L’argumentaire que je tente de faire valoir sur les pipelines est simple : ceux-ci sont des symptômes et non pas des causes de notre consommation. Ils ne causent pas non plus la production nécessaire pour satisfaire notre consommation. Mon argumentaire ne vise pas à défendre les pipelines ni à promouvoir la croissance de la production de pétrole au Canada, mais simplement à dire qu’il est inefficace de s’attaquer aux symptômes, et qu’on ferait mieux de lutter contre la cause – la consommation.

Ce que nous contrôlons particulièrement, surtout au Québec où l’on ne produit pas de pétrole, c’est la consommation. C’est nous qui choisissons d’investir, ou non, dans des systèmes de transport efficaces. C’est nous qui choisissons d’acheter, ou non, des véhicules surdimensionnés pour nos besoins. C’est nous qui décidons, ou non, de permettre à des solutions de rechange aux produits pétroliers de satisfaire les besoins des industries et des bâtiments qui en consomment encore.

On présente parfois les pipelines comme la calamité climatique – mais la véritable calamité, c’est notre appétit croissant pour des véhicules personnels et de marchandises qui consomment du pétrole. Bloquer les pipelines n’empêchera pas les pétroliers et les trains de venir remplir nos réservoirs. On n’aura peut-être pas de pétrole albertain, mais de l’algérien, que la revue Science a classé en 2018 comme étant le pétrole le plus polluant à produire de la planète1.

Si je privilégie l’action sur la consommation plutôt que celle sur la production, c’est simplement parce qu’on agit plus efficacement sur ce qu’on contrôle que sur ce qu’on ne contrôle pas.

En tentant de dicter aux Albertains ce qu’ils doivent faire, on crée des tensions croissantes avec cette province, qui vont certainement refroidir les investisseurs… pour les faire aller ailleurs. Ni le climat ni le Canada n’aura gagné. Cependant, il est vrai, les émissions canadiennes de GES liées à la production pourraient diminuer. Et elles augmenteraient ailleurs, comme en Algérie ou au Brésil, qui accueilleront les investissements perdus ici. Les GES étant globaux, le climat n’aura pas gagné.

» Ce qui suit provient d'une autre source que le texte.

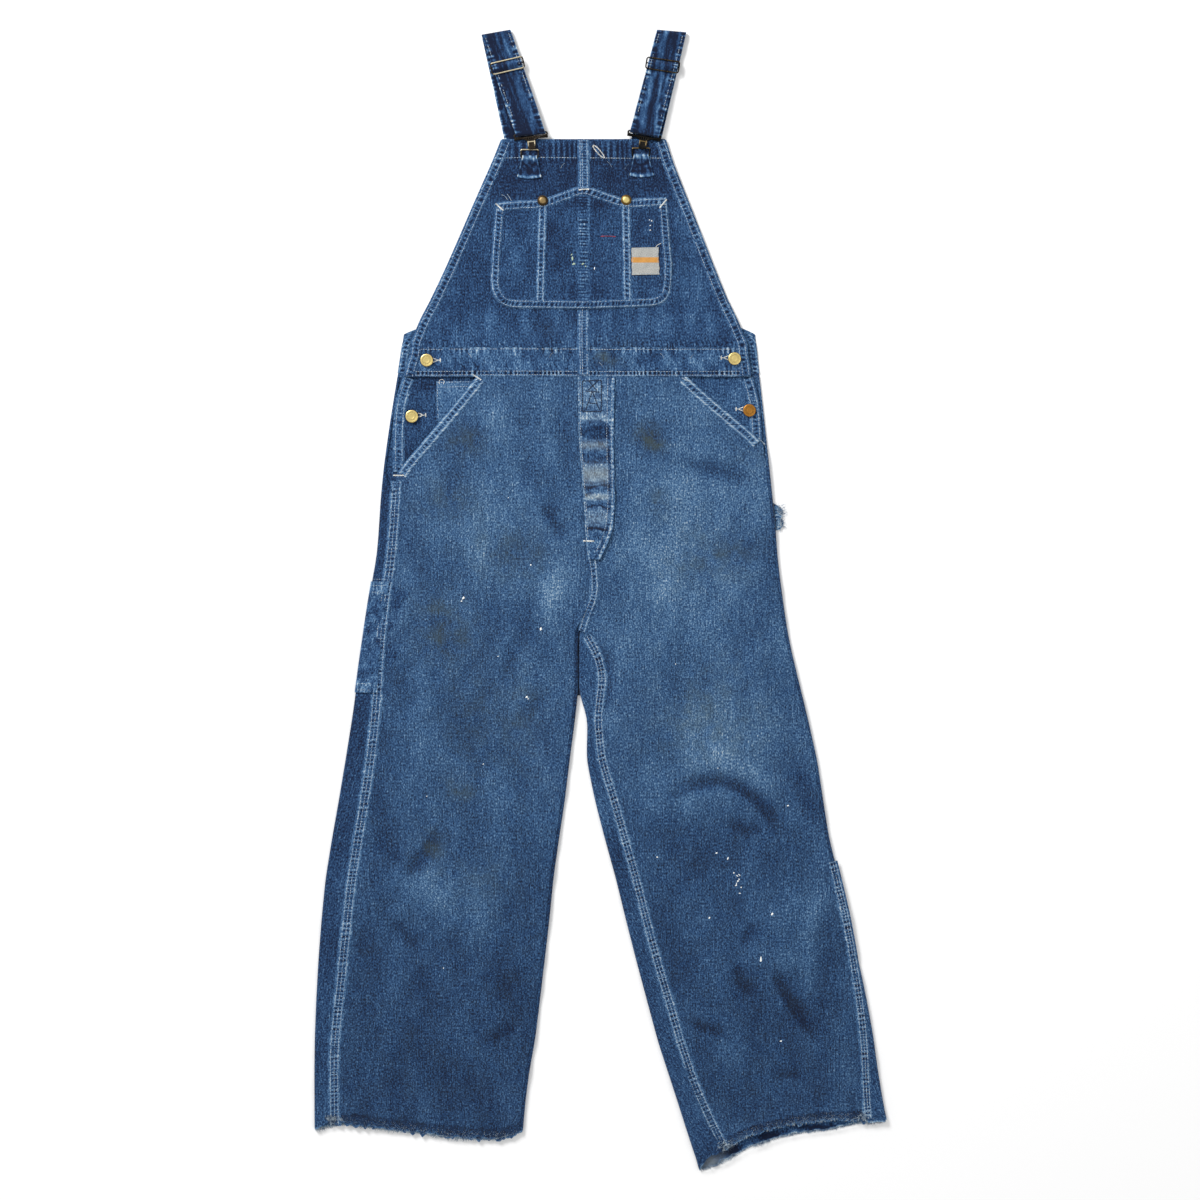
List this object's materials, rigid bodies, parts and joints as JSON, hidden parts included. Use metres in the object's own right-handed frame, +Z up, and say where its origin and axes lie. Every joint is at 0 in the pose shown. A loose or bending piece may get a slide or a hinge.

L’argument présenté n’est pas une défense de l’industrie canadienne – c’est une illustration de l’inefficacité de la stratégie d’opposition aux pipelines. Ne pas s’opposer au pipeline ne veut pas dire qu’il faut laisser l’industrie sans réglementation et qu’il est acceptable de la subventionner. Le gouvernement canadien, comme l’a promis Justin Trudeau en 2015, devrait au contraire encadrer sérieusement l’industrie et cesser de la subventionner. Le fait que le gouvernement Trudeau ait rompu cette promesse, et même créé de nouvelles aides financières à l’industrie des hydrocarbures, est parfaitement inacceptable et un non-sens climatique et économique.

Une démarche universitaire

Patrick Bonin sous-entend que le financement de ma chaire explique en grande partie mon raisonnement. Les lecteurs de ces textes pourront constater qu’il ne discute pas mon argumentaire, mais cherche plutôt à me présenter comme un esprit biaisé. Comme tout le monde, j’ai des biais. Mais mon travail et mes commentaires restent basés sur une démarche universitaire, comme en témoigne le soutien des différents partenaires et organismes qui participent au financement des travaux que je mène, avec des étudiants et des collègues universitaires, depuis plusieurs années : Boralex, Enercon, Énergie Brookfield, Enbridge, Énergir, Hydro-Québec, Valero, WSP, le ministère de l’Énergie et des Ressources naturelles, Transition énergétique Québec, le Conseil de recherches en sciences humaines du Canada et le Fonds de recherche du Québec. Tous ces organismes ont des comités qui se penchent sur mes activités et mes publications, et n’ont jamais identifié de problème éthique dans mon travail.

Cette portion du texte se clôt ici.